On 06/22/2014 08:36 PM, NeilBrown wrote:
> On Sat, 21 Jun 2014 00:31:39 -0500 Bill <billstuff2001@sbcglobal.net> wrote:
>
>> Hi Neil,
>>
>> I'm running a test on 3.14.8 and seeing data corruption after a recovery.
>> I have this array:
>>
>>       md5 : active raid5 sdc1[2] sdb1[1] sda1[0] sde1[4] sdd1[3]
>>             16777216 blocks level 5, 64k chunk, algorithm 2 [5/5] [UUUUU]
>>             bitmap: 0/1 pages [0KB], 2048KB chunk
>>
>> with an xfs filesystem on it:
>>       /dev/md5 on /hdtv/data5 type xfs
>> (rw,noatime,barrier,swalloc,allocsize=256m,logbsize=256k,largeio)
>>
>> and I do this in a loop:
>>
>> 1. start writing 1/4 GB files to the filesystem
>> 2. fail a disk. wait a bit
>> 3. remove it. wait a bit
>> 4. add the disk back into the array
>> 5. wait for the array to sync and the file writes to finish
>> 6. checksum the files.
>> 7. wait a bit and do it all again
>>
>> The checksum QC will eventually fail, usually after a few hours.
>>
>> My last test failed after 4 hours:
>>
>>       18:51:48 - mdadm /dev/md5 -f /dev/sdc1
>>       18:51:58 - mdadm /dev/md5 -r /dev/sdc1
>>       18:52:06 - start writing 3 files
>>       18:52:08 - mdadm /dev/md5 -a /dev/sdc1
>>       18:52:18 - array recovery done
>>       18:52:23 - writes finished. QC failed for one of three files.
>>
>> dmesg shows no errors and the disks are operating normally.
>>
>> If I "check" /dev/md5 it shows mismatch_cnt = 896
>> If I dump the raw data on sd[abcde]1 underneath the bad file, it shows
>> sd[abde]1 are correct, and sdc1 has some chunks of old data from a
>> previous file.
>>
>> If I fail sdc1, --zero-superblock it, and add it, it then syncs and the
>> QC is correct.
>>
>> So somehow is seems like md is loosing track of some changes which need
>> to be
>> written to sdc1 in the recovery.

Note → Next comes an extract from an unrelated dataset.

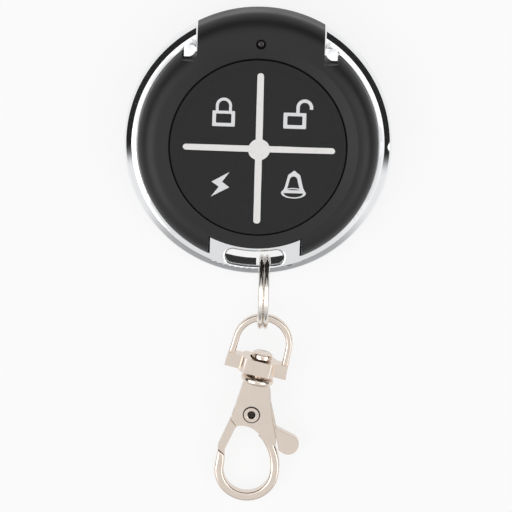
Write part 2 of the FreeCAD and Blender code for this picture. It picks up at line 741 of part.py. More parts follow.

But rarely - in this case it failed
>> after 175 cycles.
>>
>> Do you have any idea what could be happening here?
> No.  As you say, it looks like md is not setting a bit in the bitmap
> correctly, or ignoring one that is set, or maybe clearing one that shouldn't
> be cleared.
> The last is most likely I would guess.
>
> Are you able to run you your test one a slightly older kernel to see how long
> the bug has been around.
> A full 'git bisect' would be wonderful, but also a lot of work and I don't
> really expect it.  Any extra data point would help though.
By luck I had a 3.10.40 kernel lying around - it happens there too. I'll 
look into
doing a 'git bisect', but right now I don't see that happening with much 
speed.

-Bill

>
> Maybe I'll see if I can reproduce it myself....
>
> NeilBrown